IT hints and tricksIT is nothing like it once was. Ten years ago, staff would usually work in the office on desktop PCs. Laptops were typically the exclusive preserve of senior management and mobile salespeople. As for iPads – um, well, they hadn’t even been invented.

Today’s IT department has plenty of work to do to keep control of this increasingly distributed user base. Thankfully, tools have evolved that make it easier for techies.

Supporting users who work remotely is about far more than having the ability to use remote desktop to react as problems arise.

  1. Users can often have a tendency to treat their company laptops as their own. But all IT professionals know that plenty of end users let their kids play with their company laptops (while they may not admit that out loud!).  Pets can also be hazardous to an unattended laptop!
  2. Remote machines are arguably more susceptible to infection than the machines kept in the close confines of an office environment.

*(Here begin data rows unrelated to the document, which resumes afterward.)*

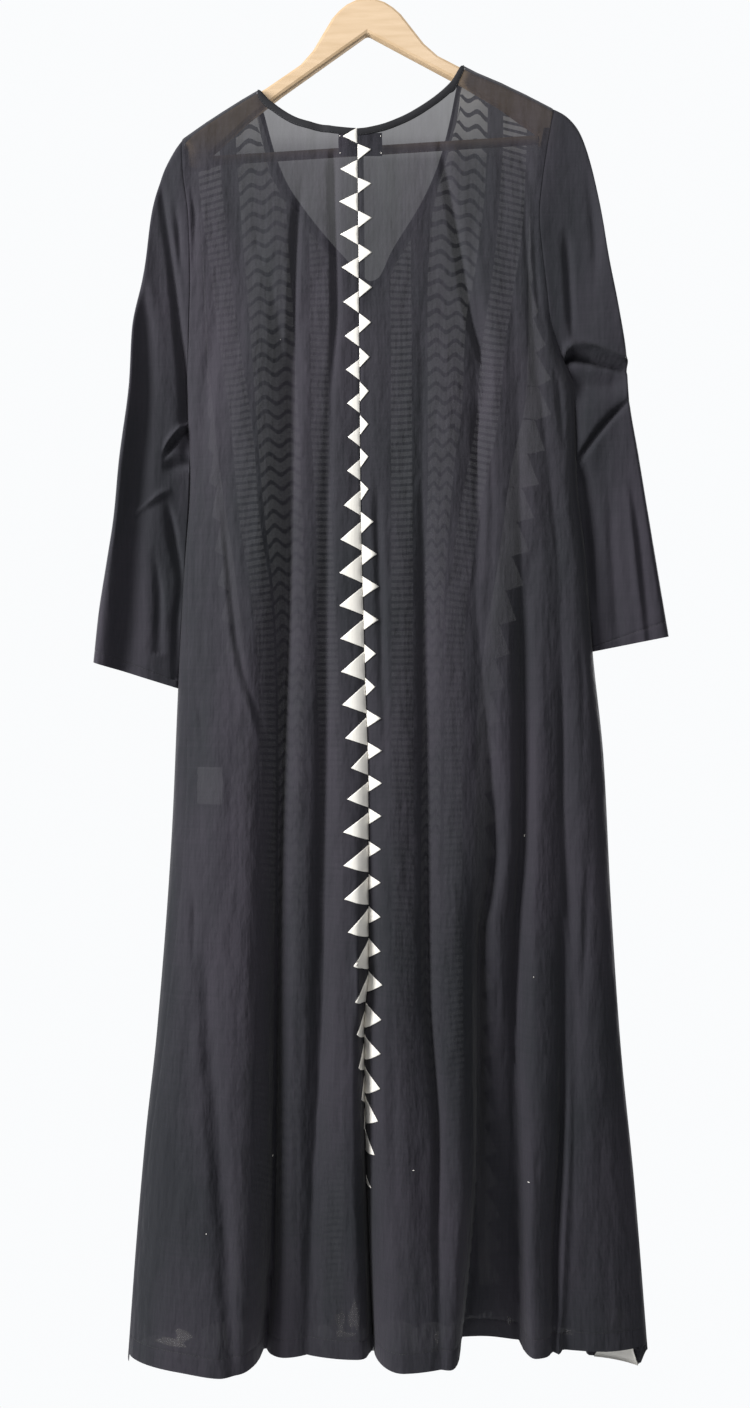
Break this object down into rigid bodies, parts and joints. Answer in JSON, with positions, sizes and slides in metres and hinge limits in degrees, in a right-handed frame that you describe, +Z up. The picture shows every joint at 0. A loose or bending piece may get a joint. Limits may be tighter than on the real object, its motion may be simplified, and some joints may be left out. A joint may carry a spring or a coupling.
{
  "type": "kaftan on a hanger",
  "caption": "Long black voile kaftan with cream cutwork bands, its back outwards, on a wooden suit hanger with a trouser bar.",
  "frame": {"origin": "inside top of the hanger's hook, where a rail carries it", "axes": "+Z up along the kaftan's length, +Y from its back to its front, and +X to the right of a viewer who faces its back"},
  "size_m": [0.648, 0.1317, 1.6367],
  "materials": {
    "black_voile": "matte, sheer",
    "cream_cotton": "matte",
    "pale_label": "satin",
    "beech": "satin",
    "steel": "polished"
  },
  "bodies": {
    "root": {"back_left": "black_voile", "back_right": "black_voile", "band_inner_left": "cream_cotton", "band_inner_right": "cream_cotton", "band_outer_left": "cream_cotton", "band_outer_right": "cream_cotton", "band_saw_left": "cream_cotton", "band_saw_right": "cream_cotton", "band_wave_left": "cream_cotton", "band_wave_right": "cream_cotton", "care_label": "pale_label", "front": "black_voile", "hanger_bar": "beech", "hanger_collar": "steel", "hanger_hook": "steel", "hanger_wood": "beech", "neck_binding_back": "black_voile", "neck_binding_front": "black_voile", "neck_label": "black_voile", "sawtooth_back_left": "cream_cotton", "sawtooth_back_right": "cream_cotton", "sleeve_left": "black_voile", "sleeve_right": "black_voile"}
  },
  "joints": []
}
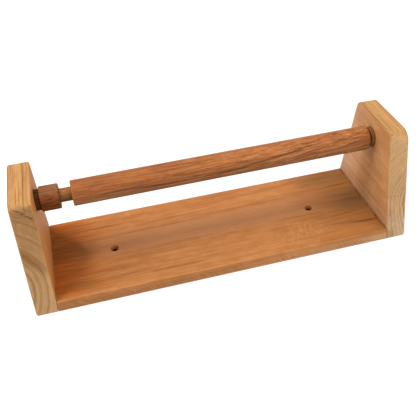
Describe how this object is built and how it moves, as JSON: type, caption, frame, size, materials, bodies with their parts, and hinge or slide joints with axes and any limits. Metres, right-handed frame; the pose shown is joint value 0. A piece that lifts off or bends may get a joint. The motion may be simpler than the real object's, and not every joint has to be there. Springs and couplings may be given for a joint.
{
  "type": "toilet paper holder",
  "caption": "Wall-mount wooden roll holder: a back board between two tapered side panels and a spring-loaded round roller.",
  "frame": {"origin": "middle of the back board's wall face", "axes": "+X along the roller towards its fixed end, +Z out of the wall; -Z faces the wall, and the part is stored lying on its back board"},
  "size_m": [0.34, 0.1076, 0.0998],
  "materials": {
    "board_wood": "oiled, warm orange-brown, grain along the roller",
    "panel_wood": "oiled, golden brown, fine dark lines, grain front to back",
    "plug_wood": "oiled, sanded flush",
    "rod_wood": "oiled, reddish brown with dark streaks",
    "dark_wood": "oiled, dark walnut brown",
    "stem_wood": "plain dowel, light oil",
    "screw_steel": "zinc plated",
    "spring_steel": "drawn wire"
  },
  "bodies": {
    "frame": {"back_board": "board_wood", "left_side_panel": "panel_wood", "right_side_panel": "panel_wood", "left_front_screw": "screw_steel", "left_rear_screw": "screw_steel", "right_front_screw": "screw_steel", "right_rear_screw": "screw_steel", "left_front_plug": "plug_wood", "left_rear_plug": "plug_wood", "right_front_plug": "plug_wood", "right_rear_plug": "plug_wood"},
    "roller": {"roller_rod": "rod_wood", "roller_end_peg": "dark_wood", "plunger_spring": "spring_steel"},
    "plunger": {"plunger_end_cap": "dark_wood", "plunger_stem": "stem_wood"}
  },
  "joints": [
    {"name": "roller_spin", "type": "hinge", "parent": "frame", "child": "roller", "pos_m": [0, 0, 0.0798], "axis": [1, 0, 0], "continuous": true},
    {"name": "plunger_slide", "type": "slide", "parent": "roller", "child": "plunger", "axis": [1, 0, 0], "range_m": [0, 0.0098], "stiffness_N_per_m": 700, "springref_m": -0.012, "deforming": ["plunger_spring"]}
  ]
}
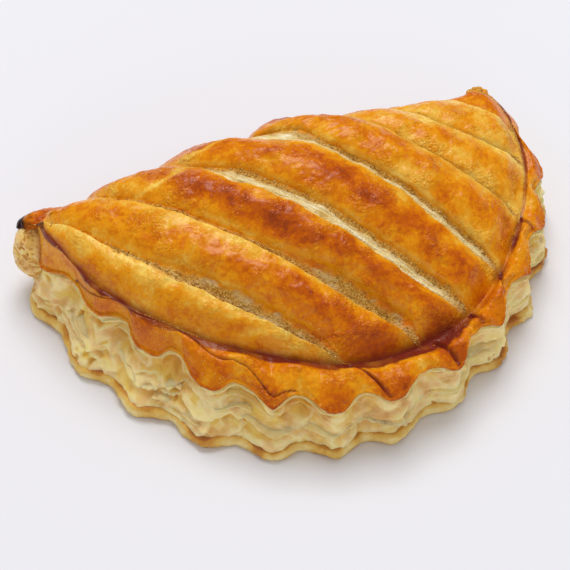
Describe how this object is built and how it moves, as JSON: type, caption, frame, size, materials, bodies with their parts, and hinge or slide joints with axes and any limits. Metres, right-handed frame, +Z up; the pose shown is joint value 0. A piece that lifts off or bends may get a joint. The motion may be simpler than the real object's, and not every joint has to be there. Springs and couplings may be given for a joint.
{
  "type": "turnover pastry",
  "caption": "Half-moon puff pastry turnover with diagonal slashes across its glazed dome, a scored and fluted rim, a layered side and a flat base.",
  "frame": {"origin": "middle of the bounding box's bottom face, on the flat base", "axes": "+X along the straight fold, -Y towards the fluted rim, +Z up"},
  "size_m": [0.158, 0.1024, 0.0483],
  "materials": {
    "baked_crust": "egg-washed golden puff pastry crust with a satin glaze, paler layers at the side"
  },
  "bodies": {
    "root": {"turnover": "baked_crust"}
  },
  "joints": []
}
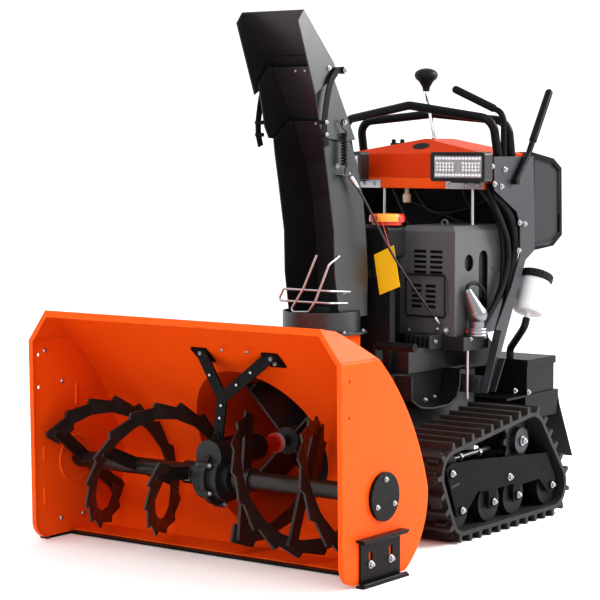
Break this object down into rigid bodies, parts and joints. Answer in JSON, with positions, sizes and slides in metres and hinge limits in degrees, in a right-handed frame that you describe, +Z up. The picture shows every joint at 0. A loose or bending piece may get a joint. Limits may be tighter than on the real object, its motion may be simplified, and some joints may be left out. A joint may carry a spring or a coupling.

Just for starters, laptops are often more frequently connected to public Wi-Fi networks, exposing the machine to myriad threats.
  3. It can prove highly impractical for a user to return a laptop to “base” if something goes wrong, so it’s important to be able to fix as many issues as possible without physical contact with the machine.

IT departments need more than RDP to do manage the workforce.

The solution is something that includes remote support but also handles ongoing monitoring of remote machines and works effectively when fully or partially disconnected from the network in the office. If you need to clean an infected remote laptop, you don’t want the user to open a VPN into the production network so you can fix it!

Remote machines can present a real danger to the network, so the more ‘visible’ they are to you, the better. If unauthorized software has been installed, it’s important that you know straight away. That’s where asset tracking comes in.

It’s also quite easy for a remote user to continually ignore important patches and updates either through negligence (“I’ll do it tomorrow…”) or a simple lack of understanding (“I’m not sure I should click ‘accept’… better not risk it”). For this reason, you need some kind of patch management functionality to check that remote machines are being kept suitably up to date.

If you’ve worked in IT for any length of time, you’ll know that in the “good old days” of IT, it was common to get a laptop back after it had been with a user for some time, and have a small panic attack when you see the state of it.

Non-technical employees often completely ignore error messages if these don’t affect their workflow. An early good intention to “call IT at some point”, soon becomes an issue that’s ignored for months. Meanwhile, the laptop that you so lovingly set up and prepared for the employee is out there masquerading as a notice board for malware that could end up infecting the whole company infrastructure. You know what that means for you (and probably the rest of the IT team) – an entire weekend (or more) repairing the damage.

The more distributed the workforce is, the more crucial it is to have constant visibility of all the company kit that’s floating round out there. A scheduled “back to base” check for each machine is simply not enough – not if you want to avoid unpleasant surprises that cut into your free time.